The plan could make about $12 million in profit to be split by both cities over 10 years, according to Keck.
Construction and development of the project would likely end around fall 2019, according to city staff. The EPA would need to evaluate the biogas project, though, which would take another five months, staff added. Revenue from the project would begin around February 2020.
Councilmember Dave Cuesta was uneasy about the timeline and the possibility it could take longer if the EPA finds issues. Blair Corning, presenting for city staff at the meeting, said it's unlikely an issue would come up that pushes the date further out.
Rates in spotlight
Russell expressed worry that residents would get a utility-rate increase due to spending on the plan, a concern Barrentine echoed.
If a rate increase is put forward related to wastewater, it will be not be due to the biogas project, Keck said.
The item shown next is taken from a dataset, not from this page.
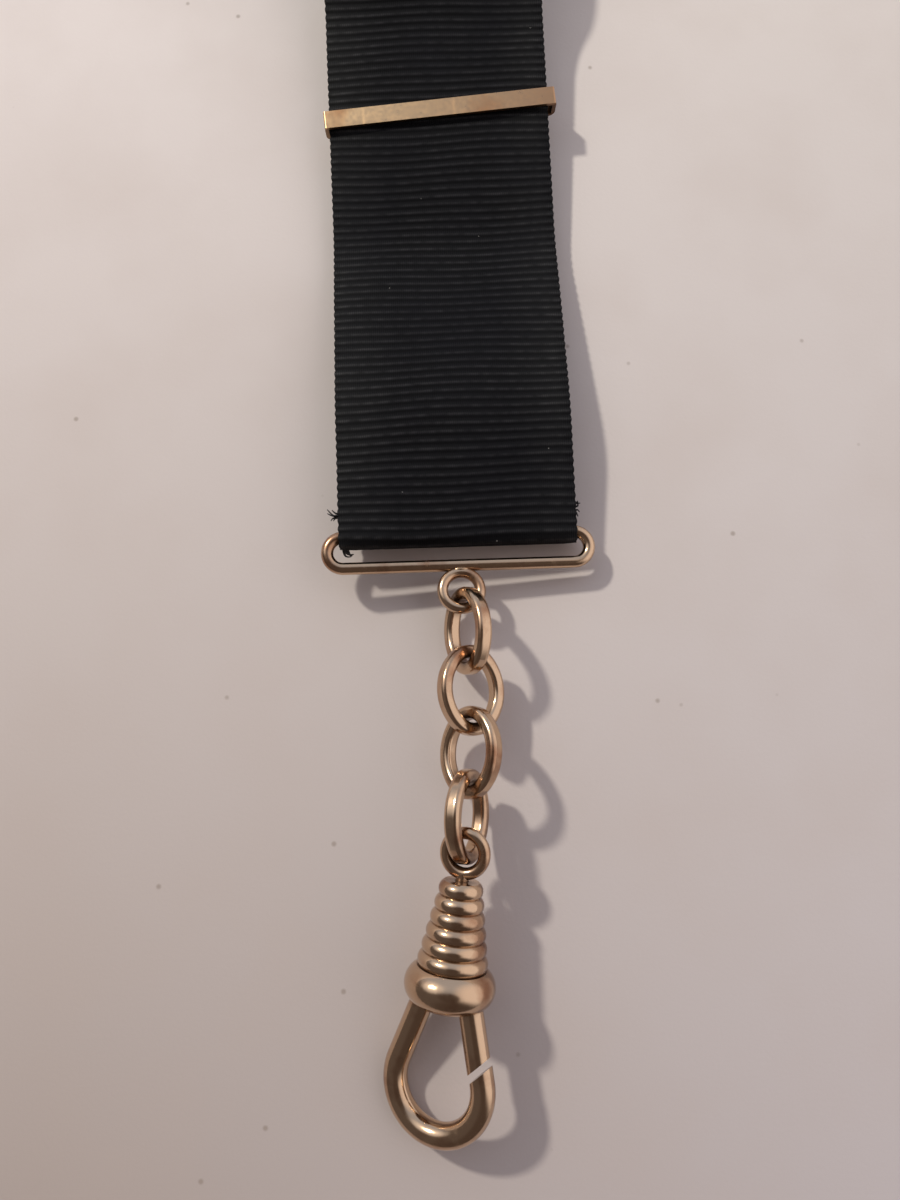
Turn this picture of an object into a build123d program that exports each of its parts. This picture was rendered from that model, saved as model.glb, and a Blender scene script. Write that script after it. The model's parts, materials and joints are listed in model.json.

Discharge-permit requirements from the Colorado Department of Public Health and Environment are what will drive the need for rate increases over the next several years, Keck added. The requirement to remove more nitrogen and phosphorous will require more spending, and maintenance needs at the plant are also what may cause any future rate increase, Keck said.
The components of the biogas plan passed Englewood's council over the “no” votes of Russell, Barrentine and Cuesta.
During public comment at the Aug. 20 meeting, resident Coween Dickerson said Englewood shouldn't spend on biogas until it addresses problems with its storm drainage, a concern raised in the wake of the July 24 flood that displaced several and took one woman's life.
But money from specific funds in the budget, like the wastewater fund, cannot be transferred to other funds like the stormwater fund under budget rules, Keck said.